Why did the Baltimore Bridge collapse so quickly?
Chicago infrastructure expert provides insight into Baltimore bridge collapse
Fox - 32 Chicago / VideoElephant

Experts have tried to explain why a bridge in Baltimore collapsed so quickly after it was hit by a cargo ship.

Six construction workers are currently presumed dead at the time of writing with the Coast Guard turning a rescue mission into a recovery mission after a huge cargo ship crashed into the Francis Scott Key Bridge on March 26.

The bridge collapsed almost immediately into the Patapsco River upon impact.

There are fears it could cause significant disruption to economy and trade - it's the busiest bridge in the US for car shipments.

Last year was a record year for Baltimore Port in terms of cargo - Transport Topics reports the Port of Baltimore's public marine terminals hit a record high for receiving 11.6 million tons of general cargo in the fiscal year of 2023 – up from a high of 11 million tons in 2019.

The incident has led to a lot of questions: why did the ship hit the bridge?
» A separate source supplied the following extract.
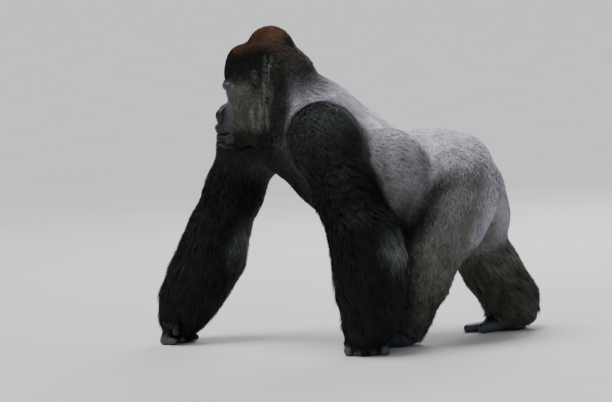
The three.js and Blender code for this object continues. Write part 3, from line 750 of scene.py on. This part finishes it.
def smooth_noise(p, size, seed=0):
    """A smooth number between about -1 and 1, over lengths of about size, from a few sine waves."""
    made = np.zeros(len(p))
    waves = np.random.default_rng(seed)
    for _ in range(7):
        way = unit(waves.normal(size=3)) * 2 * math.pi / (size * waves.uniform(0.7, 1.6))
        made += np.sin(p @ way + waves.uniform(0, 6.28))
    return made / 3.0


def bare_face(p):
    """1 on the bare skin of the face, 0 under hair."""
    h = head_places(p)
    side = np.abs(h[:, 1])
    edge = 92 + 8 * ramp(-h[:, 2], 40, 120) - 8 * ramp(side, 30, 70) + 4 * smooth_noise(p, 40, 3)
    bare = ramp(h[:, 0], edge - 15, edge + 12) * (1 - ramp(h[:, 2], 30, 42)) * ramp(h[:, 2], -192, -168)
    return bare * (np.linalg.norm(h * [1.0, 1.6, 0.9], axis=1) < 225)


def zone_share(w, *zones):
    return sum(w[:, ZONE[z]] for z in zones)


def window(x, low, high, soft):
    """1 between low and high, 0 outside, soft at both ends."""
    return ramp(x, low - soft, low + soft) * (1 - ramp(x, high - soft, high + soft))


def drift(p, size, seed):
    """Three smooth numbers at each point."""
    return np.stack([smooth_noise(p, size, seed + i) for i in range(3)], axis=1)


def coat_colour(p, n, w):
    """Markings of the coat at points with normals n and zone shares w, with painted light and shade."""
    base = w[:, :len(ZONES)] @ MARK_TABLE
    on = lambda *zones: zone_share(w, *zones)
    onto = lambda colour, share: mix(base, colour, np.clip(share, 0, 1)[:, None])
    (x, _, z), (behind, side, up) = p.T, n.T
    side = np.abs(side)
    ahead, left, above = head_places(p).T
    aside = np.abs(left)
    base = onto(RUST, on("crown") * ramp(up, 0.35, 0.85))
    base = onto(RUST * 0.7, on("nape") * ramp(above, 120, 190) * ramp(up, 0.2, 0.7))
    silver = ramp(x + 48 - 1.1 * np.maximum(0, 800 - z), -22, 22)
    base = onto(SILVER * 0.8, on("neck") * silver)
    base = onto(BLACK * 1.1, on("neck", "back", "breast", "flank") * (1 - silver) * ramp(940 - z, 0, 90))
    ragged, uneven = ahead + 13 * smooth_noise(p, 45, 21), above + 15 * smooth_noise(p, 45, 22)
    cheek = window(ragged, -36, 112, 24) * window(uneven, -124, 48, 32) * ramp(aside, 12, 44)
    base = onto(OLIVE * 1.45, 0.9 * cheek * on("cheek", "face", "neck", "crown"))
    streaks = smooth_noise(np.stack([ahead * 7.0, left, above * 0.55], axis=1), 60, 8)
    streaks = ramp(streaks, -0.35, 0.5) * ramp(aside, 46, 70)
    below_ear = window(ahead, -52, 14, 12) * window(above, -122, -14, 16)
    behind_ear = window(ahead, -64, -32, 9) * window(above, -40, 118, 20)
    base = onto(STREAK, 0.75 * streaks * np.maximum(below_ear, behind_ear))
    round_ear = np.exp(-((ahead + 14) / 27) ** 2 - ((above - 36) / 42) ** 2) * ramp(aside, 60, 80)
    base = onto(DUN * 0.3, 0.9 * round_ear)
    # Painted shade: the hair under the jaw is darkened.
    under_jaw_shade = on("cheek", "face", "neck") * ramp(-above, 105, 150) * ramp(ahead, -70, -30)
    base = onto(DUN * 0.28, under_jaw_shade)
    base = onto(OLIVE * 1.9, 0.35 * on("rump") * ramp(side, 0.3, 0.9) * ramp(640 - z, 0, 160))
    # Darker fur in the waist's hollow between ribs and thigh, deepened with painted shade.
    waist_fur_and_shade = np.exp(-((x - 350 - (z - 380) * 0.62) / 52) ** 2) * ramp(side, 0.25, 0.7)
    waist_fur_and_shade *= ramp(z, 300, 360) * (1 - ramp(z, 560, 650))
    base = onto(DUN * 0.25, 0.95 * waist_fur_and_shade * on("back", "rump", "flank", "belly", "thigh"))
    # Painted light: back, neck, flanks and rump are lighter where they face up; the rump is also lighter low
    # down.
    lit_top_and_low_rump = on("back", "rump", "neck", "flank") * silver * ramp(up, 0.25, 0.85)
    lit_top_and_low_rump = 1.1 * (lit_top_and_low_rump + on("rump") * ramp(up, 0.55, 0.95)) + 0.6 * on("rump") * ramp(610 - z, 0, 90)
    # Painted shade on the haunch's sides that face away from the top.
    haunch_side_shade = on("rump", "back") * window(x, 430, 640, 60) * (1 - ramp(up, 0.35, 0.85))
    base = base * (1 + lit_top_and_low_rump - 0.34 * haunch_side_shade * ramp(z, 520, 610))[:, None]
    buttock = on("rump", "thigh") * ramp(behind, 0.4, 0.85) * ramp(z, 330, 430)
    base = onto(SILVER * 1.2, 0.85 * buttock)
    # Painted shade on the back and flanks where they face down.
    base = onto(DUN * 0.5, 0.85 * ramp(-up, -0.05, 0.6) * on("back", "flank"))
    elbow = on("upperarm", "forearm") * np.exp(-((z - 395) / 60) ** 2) * ramp(behind, 0.1, 0.8)
    base = onto(CHARCOAL * 6.5, 0.8 * elbow)
    # Painted light: the shoulders are lighter on top, where they face up.
    base = onto(CHARCOAL * 1.9, 0.7 * on("shoulder") * ramp(up, 0.2, 0.8))
    base = base * (1 + on("shank") * (1.6 * ramp(z, 190, 330) + 0.2))[:, None]
    base = base * (1 + 0.14 * smooth_noise(p, 60, 5))[:, None]
    return np.clip(base, 0.003, 0.8)


def face_shade(p):
    """How light the bare skin is: dull on brow and cheeks, near black on nose, lips and chin, deepened by
    painted shade.
    """
    ahead, left, above = head_places(p).T
    dark = np.maximum(ramp(ahead, 108, 140) * ramp(-above, 40, 66), ramp(-above, 105, 150))
    # Painted shade in the nostrils' hollows and in the deep sockets round the eyes.
    nostril_shade, eyes = 0, 0
    for s in (1, -1):
        nostril_shade += np.exp(-(((ahead - 166) / 16) ** 2 + ((left - s * 19) / 10) ** 2 + ((above + 97) / 9) ** 2))
        eyes += np.exp(-(((left - s * EYE_PLACE[1]) / 17) ** 2 + ((above - EYE_PLACE[2]) / 11) ** 2))
    eyes = eyes * ramp(ahead, 90, 105)
    shade = (1.0 - 0.87 * dark) * (1 - 0.8 * np.clip(nostril_shade, 0, 1)) * (1 - 0.5 * eyes)
    rim = ramp(-above, 136, 141) * (1 - ramp(-above, 152, 157)) * ramp(ahead, 115, 135)  # painted shade along the crease between the lips
    # Painted shade under the chin.
    return shade * (1 - 0.75 * ramp(-above, 150, 185)) * (1 - 0.5 * rim)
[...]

Why was the bridge not protected against impacts like this? And why did the bridge collapse so quickly?

Experts have been trying to explain some of those and shed some light on how this could have happened.

The bridge was built as a 'continuous truss bridge', made out of long steel truss (a triangulated system of straight interconnected structural elements) that goes across the three main spans, rather than having connections on the piers.

Andrew Barr, a research fellow in the Department of Civil and Structural Engineering at the University of Sheffield, is reported as saying: "This is an example of what engineers call progressive collapse, where the failure of one structural element leads to the failure of neighbouring elements, which can't support the new loads placed on them.

"In this case, the collapse of the pier caused the now unsupported truss above it to buckle and fall."

The ship that hit the bridge is called the Dali - it's a huge cargo ship which had a lot of cargo on it at the time of impact and was travelling at a speed that's currently unknown.

Professor Toby Mottram, from the University of Warwick, said the bridge might not have been designed to take such a hit from such a ship because it was designed in the 1970s before bigger cargo ships, such as the Dali, were built.

He said: "Despite meeting regulatory design and safety standards of the 1970s, the Baltimore Key Bridge may not have been equipped to handle the scale of ship movements seen today.

"Modern navigation technologies should have prevented the ship from striking the pier."

Another expert agrees designs might not have been equipped to deal with what could have been such a huge impact in this case.

Lee Cunningham, a reader in structural engineering at the University of Manchester, said: "A vessel's mass and velocity are key factors in the level of impact force generated and there is an economic and practical limit to what level of impact force can be designed for.

"Similarly, the direction of impact is also an important factor and design assumptions for this would likely be based on the position of the dedicated navigation channel."

Mystery remains why the ship hit the bridge but an investigation is currently ongoing to establish the circumstances of what happened and who is accountable.

There have been conspiracy theories doing the rounds about the incident, which the creator of The Wire has blasted as 'submoronic'.